Eine neue Rolle für die Kreditanstalt für Wiederaufbau (KfW)
Darüberhinaus lassen SPD, Grüne und FDP auf institutioneller Ebene weiteren Reformwillen erkennen. So soll die Kreditanstalt für Wiederaufbau stärker als bisher „als Innovations- und Investitionsagentur wirken“. Dieser Ansatz für eine aktivere Rolle der KfW ist erfolgsversprechend, weil er den Weg für eine kooperative öffentlich-private Innovationsförderung ebnen könnte. Um das Kapital privater Investoren wie etwa von Venture Capitalisten und Company Buildern vollumfänglich für die notwendigen technologischen und industriellen Transformationen zu aktivieren, könnte etwa die KfW ergänzende Darlehen oder Sicherheiten bereitstellen. Am Ende wird es auch von den Modalitäten und dem Umfang derlei KfW-Programme abhängen, in welchem Ausmaß private Kapitalgeber für Investitionen in einen innovativen Wandel der deutschen Wirtschaft motiviert werden können.
Fazit: Vielversprechende Ansätze, doch steckt der Teufel im Detail?
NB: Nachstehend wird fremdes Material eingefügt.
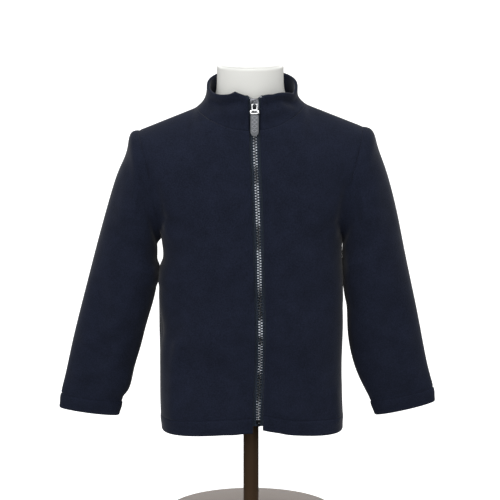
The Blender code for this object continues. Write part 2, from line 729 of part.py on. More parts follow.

Das Sondierungsprogramm lässt das Bemühen der beteiligten Parteien erkennen, eine neue Innovationsdynamik anzustoßen. Zum Ersten, indem bewährte Konzepte wie die staatliche F&E-Förderung finanziell gestärkt werden. Zum Zweiten, indem ein neuer Elan bei Bürokratieabbau, Digitalisierung der Verwaltung und institutionellen Anpassungen an den Tag gelegt wird. Denn zur bundesdeutschen Realität gehört bisher leider auch, dass trotz hoher Forschungsaktivität und einem regen Erfindergeist, viele gute Ansätze im Sand verlaufen, weil administrativer und finanzieller Aufwand die strategische Unternehmensentwicklung erschweren. Das Erreichen der gesteckten Zielen wie eine effiziente, schlankere und technisch moderne Verwaltung sowie die neue Ausrichtung der KfW könnten hier Entlastung bringen. Freilich bleiben die konkreten Maßnahmen und Programme abzuwarten. Denn nicht selten steckt der Teufel im Detail.